*Information shown:*
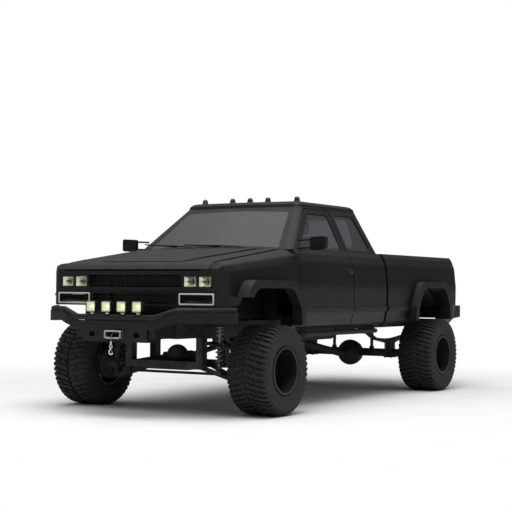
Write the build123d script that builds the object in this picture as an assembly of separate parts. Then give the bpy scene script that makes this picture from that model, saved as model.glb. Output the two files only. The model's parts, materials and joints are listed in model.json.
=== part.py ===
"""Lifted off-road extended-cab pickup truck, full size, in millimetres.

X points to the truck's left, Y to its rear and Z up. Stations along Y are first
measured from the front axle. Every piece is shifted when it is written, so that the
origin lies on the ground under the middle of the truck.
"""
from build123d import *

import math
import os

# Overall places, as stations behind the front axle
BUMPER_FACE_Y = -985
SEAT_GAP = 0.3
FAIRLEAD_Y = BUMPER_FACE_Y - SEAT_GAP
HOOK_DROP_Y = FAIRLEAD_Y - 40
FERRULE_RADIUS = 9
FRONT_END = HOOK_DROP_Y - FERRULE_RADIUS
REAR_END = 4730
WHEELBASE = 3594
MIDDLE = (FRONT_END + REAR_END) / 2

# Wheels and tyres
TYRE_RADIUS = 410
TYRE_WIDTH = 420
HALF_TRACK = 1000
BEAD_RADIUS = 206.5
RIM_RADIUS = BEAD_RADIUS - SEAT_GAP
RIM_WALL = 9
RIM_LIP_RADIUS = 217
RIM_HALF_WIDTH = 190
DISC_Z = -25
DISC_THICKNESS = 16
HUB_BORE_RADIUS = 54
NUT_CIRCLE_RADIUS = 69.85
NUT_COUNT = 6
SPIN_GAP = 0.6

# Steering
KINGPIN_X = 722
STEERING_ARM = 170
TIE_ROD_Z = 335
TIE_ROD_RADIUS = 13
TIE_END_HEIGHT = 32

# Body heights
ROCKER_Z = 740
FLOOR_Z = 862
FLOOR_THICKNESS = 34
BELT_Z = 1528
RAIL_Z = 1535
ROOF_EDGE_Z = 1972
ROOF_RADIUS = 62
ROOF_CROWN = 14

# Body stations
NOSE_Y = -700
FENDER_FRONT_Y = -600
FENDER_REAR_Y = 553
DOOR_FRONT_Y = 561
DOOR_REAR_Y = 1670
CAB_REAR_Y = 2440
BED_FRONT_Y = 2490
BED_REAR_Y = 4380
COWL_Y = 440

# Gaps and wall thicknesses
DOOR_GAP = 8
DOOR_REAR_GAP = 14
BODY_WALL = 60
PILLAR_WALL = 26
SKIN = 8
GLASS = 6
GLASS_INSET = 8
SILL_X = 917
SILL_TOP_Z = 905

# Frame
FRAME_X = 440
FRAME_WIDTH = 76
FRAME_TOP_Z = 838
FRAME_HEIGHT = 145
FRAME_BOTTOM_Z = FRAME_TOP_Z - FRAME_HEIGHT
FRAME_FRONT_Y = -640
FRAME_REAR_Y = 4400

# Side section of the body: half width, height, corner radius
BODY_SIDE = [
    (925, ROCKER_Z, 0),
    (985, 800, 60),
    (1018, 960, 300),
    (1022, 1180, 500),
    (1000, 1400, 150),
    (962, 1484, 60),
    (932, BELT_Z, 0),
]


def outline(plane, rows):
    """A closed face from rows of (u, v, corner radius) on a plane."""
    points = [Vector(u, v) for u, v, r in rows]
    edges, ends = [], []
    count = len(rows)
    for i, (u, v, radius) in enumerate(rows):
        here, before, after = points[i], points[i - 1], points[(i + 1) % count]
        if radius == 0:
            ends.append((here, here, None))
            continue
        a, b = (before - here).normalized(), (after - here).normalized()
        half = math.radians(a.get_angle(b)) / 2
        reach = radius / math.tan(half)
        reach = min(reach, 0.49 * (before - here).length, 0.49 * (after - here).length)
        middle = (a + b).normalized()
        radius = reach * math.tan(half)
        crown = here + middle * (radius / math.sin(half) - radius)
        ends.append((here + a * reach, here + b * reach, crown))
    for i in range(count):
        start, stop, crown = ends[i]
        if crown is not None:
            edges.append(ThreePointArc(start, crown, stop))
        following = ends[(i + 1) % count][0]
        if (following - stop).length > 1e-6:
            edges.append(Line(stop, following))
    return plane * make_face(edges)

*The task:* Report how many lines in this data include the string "that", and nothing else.

*Result of this exercise:* 2